Adding the former facility, to use accumulated good sense, might be even more of a challenge. A complex agent might have learnt all that it could from wide reading. But it would lack a definite human personality, something that is arguably needed to put a particular spin on acquired wisdom and turn it into usable common sense. (OpenClaw does have a component that is called a soul, which sets tone, priorities, and what it will refuse to do, but this looks as though it is far from sophisticated enough to be an adequate substitute for a human personality.) Moreover, even a complex agent might not take the wisdom seriously if it had not had experience of things sometimes going well and sometimes badly, the sort of experience human beings gain in the course of their lives.

If these challenges would indeed be beyond both human designers of systems and AI systems that work on the development of systems, AI agents that would be accepted as entirely trustworthy might be beyond our reach.

4. Parallel human faults

Like AI, human beings can get focused on a goal and press on when they should be thinking more broadly about the impact of the means they choose both on achievement of the overall goal and on the scope to achieve future goals, many of them currently unspecified.

The remedies should be the same - think more broadly and exercise good sense.

There is a reason why the remedies should be easier to implement among human beings than with AI systems.
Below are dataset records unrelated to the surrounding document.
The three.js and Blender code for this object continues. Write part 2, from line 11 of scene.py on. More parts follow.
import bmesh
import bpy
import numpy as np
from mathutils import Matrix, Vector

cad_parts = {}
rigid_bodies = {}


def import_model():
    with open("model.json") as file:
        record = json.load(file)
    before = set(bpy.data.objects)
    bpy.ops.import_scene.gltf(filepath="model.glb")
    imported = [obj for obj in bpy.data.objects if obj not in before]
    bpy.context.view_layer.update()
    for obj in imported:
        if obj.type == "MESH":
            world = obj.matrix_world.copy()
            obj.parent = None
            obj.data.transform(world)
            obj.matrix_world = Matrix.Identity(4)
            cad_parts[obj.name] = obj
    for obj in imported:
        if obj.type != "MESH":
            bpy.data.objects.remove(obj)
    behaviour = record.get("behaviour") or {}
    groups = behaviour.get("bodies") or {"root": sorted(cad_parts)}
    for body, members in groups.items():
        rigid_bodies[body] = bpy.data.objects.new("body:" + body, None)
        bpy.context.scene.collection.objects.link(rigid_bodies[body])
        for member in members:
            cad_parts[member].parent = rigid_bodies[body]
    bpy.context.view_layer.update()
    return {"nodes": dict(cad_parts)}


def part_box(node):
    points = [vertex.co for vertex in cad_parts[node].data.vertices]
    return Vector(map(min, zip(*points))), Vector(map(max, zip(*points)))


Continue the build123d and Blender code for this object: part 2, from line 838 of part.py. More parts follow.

Human beings have had experience of life in which they have naturally learnt to keep an eye on the bigger picture and to be aware of what is in general prudent or imprudent. They also have definite personalities, making general considerations more concrete and more easily applicable than they would be in the absence of any such personality.
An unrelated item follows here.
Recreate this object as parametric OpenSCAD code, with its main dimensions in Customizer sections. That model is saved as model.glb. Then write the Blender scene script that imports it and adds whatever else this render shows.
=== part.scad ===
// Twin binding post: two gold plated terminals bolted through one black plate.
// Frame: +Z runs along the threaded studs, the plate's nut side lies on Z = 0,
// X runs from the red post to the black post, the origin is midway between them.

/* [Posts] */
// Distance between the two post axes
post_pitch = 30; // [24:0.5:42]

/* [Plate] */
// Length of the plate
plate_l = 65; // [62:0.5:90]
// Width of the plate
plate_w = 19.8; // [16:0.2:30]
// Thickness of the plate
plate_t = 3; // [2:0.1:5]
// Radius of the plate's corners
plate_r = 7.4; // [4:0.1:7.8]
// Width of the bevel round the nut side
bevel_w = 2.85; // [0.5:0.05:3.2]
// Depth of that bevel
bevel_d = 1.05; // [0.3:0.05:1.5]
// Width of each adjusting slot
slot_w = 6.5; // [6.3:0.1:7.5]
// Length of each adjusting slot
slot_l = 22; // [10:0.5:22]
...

There is however also a reason why it may be difficult to make the remedies fully effective in human beings. People can be stubborn, unwilling to contemplate making even small changes to their goals, especially if they have declared their goals to other people who are supposed to take their instructions. People's egos can be too wrapped up in the achievement of goals precisely as they have been declared. While an AI agent could also be stubborn, the mechanism would be different, not involving an ego in the human sense. There would be a reasonable prospect of tweaking the software to make the AI agent more relaxed about changes to goals. Our concerns earlier were not with stubbornness, but with lack of ability to contemplate the need for changes

References

Fry, Hannah. Why AI Agents are either the best or worst thing we've ever built. Video, May 2026. https://www.youtube.com/watch?v=WnzR5aOElvw

Jones, Will. Rogue AI 'Helper' Deletes Company's Database After Deciding to Think for Itself. Daily Sceptic, 16 May 2026. https://dailysceptic.org/2026/05/16/rogue-ai-helper-deletes-companys-database-after-deciding-to-think-for-itself/

La Fontaine, Jean de. L'Ours et l'amateur des jardins. https://www.la-fontaine-ch-thierry.net/oursamat.htm

OpenClaw. https://openclaw.ai/ (Installing or running software is at your own risk, and is not recommended except for people who really do have the expertise to avoid dangers. As noted here, software like OpenClaw can take the initiative and do things you would not want it to do. It may not be possible to recover the situation by winding back from such actions.)